- EXERCISE -
A precise retyping is required of every line from the one containing "bpy.context.scene.collection.objects.link(empty)" down to the one containing "return low /", both included, and of no other line.

Records contained in a dataset:
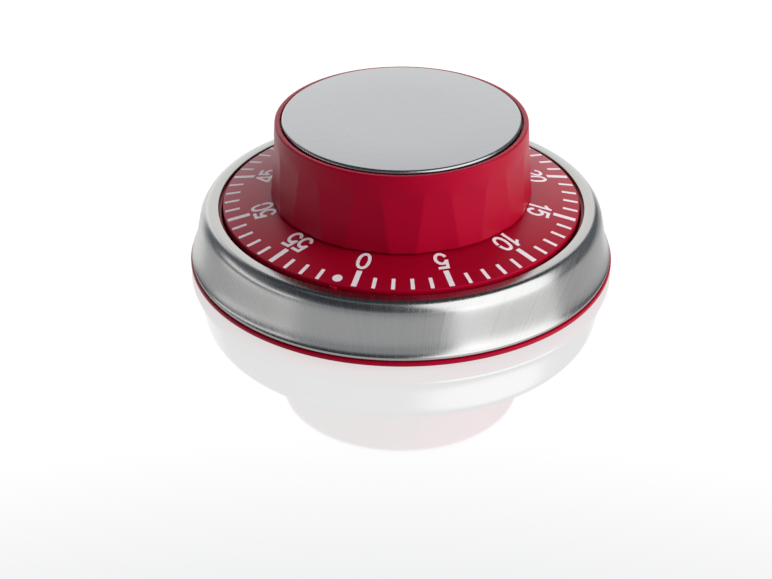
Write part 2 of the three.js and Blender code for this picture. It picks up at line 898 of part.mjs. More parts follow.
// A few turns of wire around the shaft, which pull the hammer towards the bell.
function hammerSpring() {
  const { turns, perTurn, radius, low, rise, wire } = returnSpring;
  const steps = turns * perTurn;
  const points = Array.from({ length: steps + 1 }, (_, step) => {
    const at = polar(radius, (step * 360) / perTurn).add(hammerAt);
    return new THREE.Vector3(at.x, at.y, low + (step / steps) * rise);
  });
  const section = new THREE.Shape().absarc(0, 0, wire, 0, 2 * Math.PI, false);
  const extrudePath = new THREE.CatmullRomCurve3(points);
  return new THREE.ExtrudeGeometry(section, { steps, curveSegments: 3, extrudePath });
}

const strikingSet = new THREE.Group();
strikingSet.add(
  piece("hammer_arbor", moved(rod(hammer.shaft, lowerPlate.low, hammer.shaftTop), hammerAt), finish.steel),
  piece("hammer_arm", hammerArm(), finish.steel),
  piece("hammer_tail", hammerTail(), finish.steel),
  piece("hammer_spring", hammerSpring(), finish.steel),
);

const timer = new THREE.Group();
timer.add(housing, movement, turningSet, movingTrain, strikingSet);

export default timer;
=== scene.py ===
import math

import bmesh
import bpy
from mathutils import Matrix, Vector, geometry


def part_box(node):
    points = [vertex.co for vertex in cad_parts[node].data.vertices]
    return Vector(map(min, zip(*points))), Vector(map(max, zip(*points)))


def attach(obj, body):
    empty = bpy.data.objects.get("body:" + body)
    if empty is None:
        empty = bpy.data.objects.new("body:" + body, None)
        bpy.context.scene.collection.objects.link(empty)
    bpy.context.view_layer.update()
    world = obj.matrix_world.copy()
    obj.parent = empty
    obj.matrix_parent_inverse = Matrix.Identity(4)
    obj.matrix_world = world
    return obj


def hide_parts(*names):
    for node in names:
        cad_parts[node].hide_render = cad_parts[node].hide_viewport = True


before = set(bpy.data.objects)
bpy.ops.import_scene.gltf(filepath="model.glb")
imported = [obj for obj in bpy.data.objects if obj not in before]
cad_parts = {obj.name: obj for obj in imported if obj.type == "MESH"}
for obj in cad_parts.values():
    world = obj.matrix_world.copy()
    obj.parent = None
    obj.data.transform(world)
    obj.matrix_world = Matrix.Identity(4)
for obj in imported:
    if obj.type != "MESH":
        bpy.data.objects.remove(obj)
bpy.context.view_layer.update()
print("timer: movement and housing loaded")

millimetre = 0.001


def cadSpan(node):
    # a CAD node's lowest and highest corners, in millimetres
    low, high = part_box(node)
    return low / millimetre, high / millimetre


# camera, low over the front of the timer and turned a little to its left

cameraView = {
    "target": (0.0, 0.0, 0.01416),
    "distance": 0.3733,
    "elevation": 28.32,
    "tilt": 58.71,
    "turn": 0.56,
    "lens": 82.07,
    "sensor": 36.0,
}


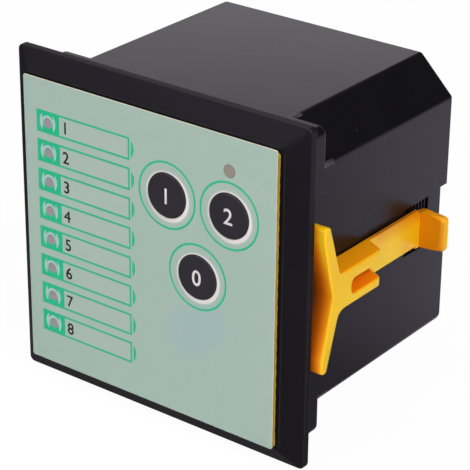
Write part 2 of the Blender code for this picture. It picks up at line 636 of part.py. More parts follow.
==
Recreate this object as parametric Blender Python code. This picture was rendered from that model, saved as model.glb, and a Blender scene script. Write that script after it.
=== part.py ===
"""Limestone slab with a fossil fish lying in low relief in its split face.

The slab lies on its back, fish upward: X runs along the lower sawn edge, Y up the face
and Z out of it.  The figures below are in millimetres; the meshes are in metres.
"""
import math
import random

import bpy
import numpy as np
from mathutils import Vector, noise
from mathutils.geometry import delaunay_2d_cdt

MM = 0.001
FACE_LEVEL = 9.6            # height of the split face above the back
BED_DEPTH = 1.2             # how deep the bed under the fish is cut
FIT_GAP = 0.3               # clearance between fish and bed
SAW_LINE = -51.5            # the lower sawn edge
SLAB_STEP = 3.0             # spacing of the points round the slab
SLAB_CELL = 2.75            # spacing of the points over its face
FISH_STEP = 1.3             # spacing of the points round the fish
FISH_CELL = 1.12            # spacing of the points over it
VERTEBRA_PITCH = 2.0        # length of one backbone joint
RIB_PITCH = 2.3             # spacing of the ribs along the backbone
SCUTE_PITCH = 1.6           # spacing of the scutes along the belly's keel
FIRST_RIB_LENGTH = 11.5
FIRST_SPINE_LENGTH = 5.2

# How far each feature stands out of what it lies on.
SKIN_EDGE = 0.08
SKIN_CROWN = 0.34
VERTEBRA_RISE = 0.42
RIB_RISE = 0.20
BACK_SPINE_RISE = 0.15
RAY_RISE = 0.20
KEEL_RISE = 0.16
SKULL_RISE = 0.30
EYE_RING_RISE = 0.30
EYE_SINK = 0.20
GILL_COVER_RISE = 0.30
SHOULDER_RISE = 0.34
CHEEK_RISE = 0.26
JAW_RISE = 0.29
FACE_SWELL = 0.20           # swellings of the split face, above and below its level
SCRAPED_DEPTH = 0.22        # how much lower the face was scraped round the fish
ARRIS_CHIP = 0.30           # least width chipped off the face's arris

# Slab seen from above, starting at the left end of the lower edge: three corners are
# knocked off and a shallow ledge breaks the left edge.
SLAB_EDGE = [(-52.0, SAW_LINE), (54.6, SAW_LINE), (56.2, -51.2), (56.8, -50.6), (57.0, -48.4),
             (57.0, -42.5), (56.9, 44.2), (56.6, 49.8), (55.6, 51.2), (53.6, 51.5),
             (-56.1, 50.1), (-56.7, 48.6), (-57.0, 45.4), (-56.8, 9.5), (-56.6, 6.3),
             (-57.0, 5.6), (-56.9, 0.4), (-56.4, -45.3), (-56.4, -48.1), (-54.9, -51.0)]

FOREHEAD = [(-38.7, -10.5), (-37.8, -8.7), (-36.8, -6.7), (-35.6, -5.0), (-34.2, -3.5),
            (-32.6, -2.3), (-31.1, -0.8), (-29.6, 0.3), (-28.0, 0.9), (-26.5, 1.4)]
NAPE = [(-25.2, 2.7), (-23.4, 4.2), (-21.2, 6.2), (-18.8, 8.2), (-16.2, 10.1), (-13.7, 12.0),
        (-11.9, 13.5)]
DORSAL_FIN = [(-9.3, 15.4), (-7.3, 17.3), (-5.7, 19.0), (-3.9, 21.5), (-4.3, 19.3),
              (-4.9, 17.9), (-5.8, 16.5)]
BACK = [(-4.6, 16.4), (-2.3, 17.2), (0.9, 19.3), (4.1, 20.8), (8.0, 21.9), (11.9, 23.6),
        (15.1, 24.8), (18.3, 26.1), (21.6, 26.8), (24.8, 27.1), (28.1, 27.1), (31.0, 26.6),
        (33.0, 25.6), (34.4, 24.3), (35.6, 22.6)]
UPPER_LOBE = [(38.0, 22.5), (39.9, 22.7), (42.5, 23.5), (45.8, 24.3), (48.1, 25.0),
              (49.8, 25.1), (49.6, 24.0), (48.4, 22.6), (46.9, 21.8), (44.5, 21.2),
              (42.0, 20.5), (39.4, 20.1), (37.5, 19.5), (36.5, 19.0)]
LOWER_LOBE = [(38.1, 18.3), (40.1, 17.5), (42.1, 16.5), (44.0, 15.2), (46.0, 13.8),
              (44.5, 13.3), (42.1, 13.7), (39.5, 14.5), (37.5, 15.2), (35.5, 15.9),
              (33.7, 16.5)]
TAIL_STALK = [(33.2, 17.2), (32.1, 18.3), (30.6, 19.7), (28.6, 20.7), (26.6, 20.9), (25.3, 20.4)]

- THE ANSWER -
        bpy.context.scene.collection.objects.link(empty)
    bpy.context.view_layer.update()
    world = obj.matrix_world.copy()
    obj.parent = empty
    obj.matrix_parent_inverse = Matrix.Identity(4)
    obj.matrix_world = world
    return obj


def hide_parts(*names):
    for node in names:
        cad_parts[node].hide_render = cad_parts[node].hide_viewport = True


before = set(bpy.data.objects)
bpy.ops.import_scene.gltf(filepath="model.glb")
imported = [obj for obj in bpy.data.objects if obj not in before]
cad_parts = {obj.name: obj for obj in imported if obj.type == "MESH"}
for obj in cad_parts.values():
    world = obj.matrix_world.copy()
    obj.parent = None
    obj.data.transform(world)
    obj.matrix_world = Matrix.Identity(4)
for obj in imported:
    if obj.type != "MESH":
        bpy.data.objects.remove(obj)
bpy.context.view_layer.update()
print("timer: movement and housing loaded")

millimetre = 0.001


def cadSpan(node):
    # a CAD node's lowest and highest corners, in millimetres
    low, high = part_box(node)
    return low / millimetre, high / millimetre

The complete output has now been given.